**REQUIRED TASK**:
Transcribe the listing word for word.

**SUPPLIED MATERIAL**:
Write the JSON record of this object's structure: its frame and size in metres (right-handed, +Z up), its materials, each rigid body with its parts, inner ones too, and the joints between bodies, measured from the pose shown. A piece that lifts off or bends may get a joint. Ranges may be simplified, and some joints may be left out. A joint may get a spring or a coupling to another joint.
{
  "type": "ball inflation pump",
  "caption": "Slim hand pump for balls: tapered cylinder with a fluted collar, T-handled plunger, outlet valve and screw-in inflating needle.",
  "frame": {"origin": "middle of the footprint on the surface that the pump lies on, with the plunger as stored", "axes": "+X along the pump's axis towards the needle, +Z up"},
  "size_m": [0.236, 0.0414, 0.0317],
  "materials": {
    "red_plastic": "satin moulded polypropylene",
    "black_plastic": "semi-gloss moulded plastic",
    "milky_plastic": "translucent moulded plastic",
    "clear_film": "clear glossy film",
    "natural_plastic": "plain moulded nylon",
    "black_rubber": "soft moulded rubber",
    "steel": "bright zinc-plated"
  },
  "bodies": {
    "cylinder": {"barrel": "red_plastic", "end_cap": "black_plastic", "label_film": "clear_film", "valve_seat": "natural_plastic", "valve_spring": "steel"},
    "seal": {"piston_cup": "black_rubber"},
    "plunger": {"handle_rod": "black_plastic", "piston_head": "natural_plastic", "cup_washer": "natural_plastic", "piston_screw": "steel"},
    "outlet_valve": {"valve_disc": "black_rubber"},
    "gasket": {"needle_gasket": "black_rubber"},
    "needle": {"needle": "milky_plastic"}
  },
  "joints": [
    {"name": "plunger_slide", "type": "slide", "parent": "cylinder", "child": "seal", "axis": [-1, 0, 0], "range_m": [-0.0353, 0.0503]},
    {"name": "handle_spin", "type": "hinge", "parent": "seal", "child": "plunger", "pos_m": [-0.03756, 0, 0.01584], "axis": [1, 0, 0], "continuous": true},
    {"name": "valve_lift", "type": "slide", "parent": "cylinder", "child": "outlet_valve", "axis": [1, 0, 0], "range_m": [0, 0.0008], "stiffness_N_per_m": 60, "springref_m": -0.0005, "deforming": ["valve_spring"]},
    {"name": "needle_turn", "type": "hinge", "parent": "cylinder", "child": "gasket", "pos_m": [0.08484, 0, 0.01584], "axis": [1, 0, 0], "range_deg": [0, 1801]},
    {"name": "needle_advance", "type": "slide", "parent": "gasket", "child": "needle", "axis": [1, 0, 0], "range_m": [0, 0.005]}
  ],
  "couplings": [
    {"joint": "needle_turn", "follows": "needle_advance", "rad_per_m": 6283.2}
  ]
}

**THE REPLY**:
Write the JSON record of this object's structure: its frame and size in metres (right-handed, +Z up), its materials, each rigid body with its parts, inner ones too, and the joints between bodies, measured from the pose shown. A piece that lifts off or bends may get a joint. Ranges may be simplified, and some joints may be left out. A joint may get a spring or a coupling to another joint.
{
  "type": "ball inflation pump",
  "caption": "Slim hand pump for balls: tapered cylinder with a fluted collar, T-handled plunger, outlet valve and screw-in inflating needle.",
  "frame": {"origin": "middle of the footprint on the surface that the pump lies on, with the plunger as stored", "axes": "+X along the pump's axis towards the needle, +Z up"},
  "size_m": [0.236, 0.0414, 0.0317],
  "materials": {
    "red_plastic": "satin moulded polypropylene",
    "black_plastic": "semi-gloss moulded plastic",
    "milky_plastic": "translucent moulded plastic",
    "clear_film": "clear glossy film",
    "natural_plastic": "plain moulded nylon",
    "black_rubber": "soft moulded rubber",
    "steel": "bright zinc-plated"
  },
  "bodies": {
    "cylinder": {"barrel": "red_plastic", "end_cap": "black_plastic", "label_film": "clear_film", "valve_seat": "natural_plastic", "valve_spring": "steel"},
    "seal": {"piston_cup": "black_rubber"},
    "plunger": {"handle_rod": "black_plastic", "piston_head": "natural_plastic", "cup_washer": "natural_plastic", "piston_screw": "steel"},
    "outlet_valve": {"valve_disc": "black_rubber"},
    "gasket": {"needle_gasket": "black_rubber"},
    "needle": {"needle": "milky_plastic"}
  },
  "joints": [
    {"name": "plunger_slide", "type": "slide", "parent": "cylinder", "child": "seal", "axis": [-1, 0, 0], "range_m": [-0.0353, 0.0503]},
    {"name": "handle_spin", "type": "hinge", "parent": "seal", "child": "plunger", "pos_m": [-0.03756, 0, 0.01584], "axis": [1, 0, 0], "continuous": true},
    {"name": "valve_lift", "type": "slide", "parent": "cylinder", "child": "outlet_valve", "axis": [1, 0, 0], "range_m": [0, 0.0008], "stiffness_N_per_m": 60, "springref_m": -0.0005, "deforming": ["valve_spring"]},
    {"name": "needle_turn", "type": "hinge", "parent": "cylinder", "child": "gasket", "pos_m": [0.08484, 0, 0.01584], "axis": [1, 0, 0], "range_deg": [0, 1801]},
    {"name": "needle_advance", "type": "slide", "parent": "gasket", "child": "needle", "axis": [1, 0, 0], "range_m": [0, 0.005]}
  ],
  "couplings": [
    {"joint": "needle_turn", "follows": "needle_advance", "rad_per_m": 6283.2}
  ]
}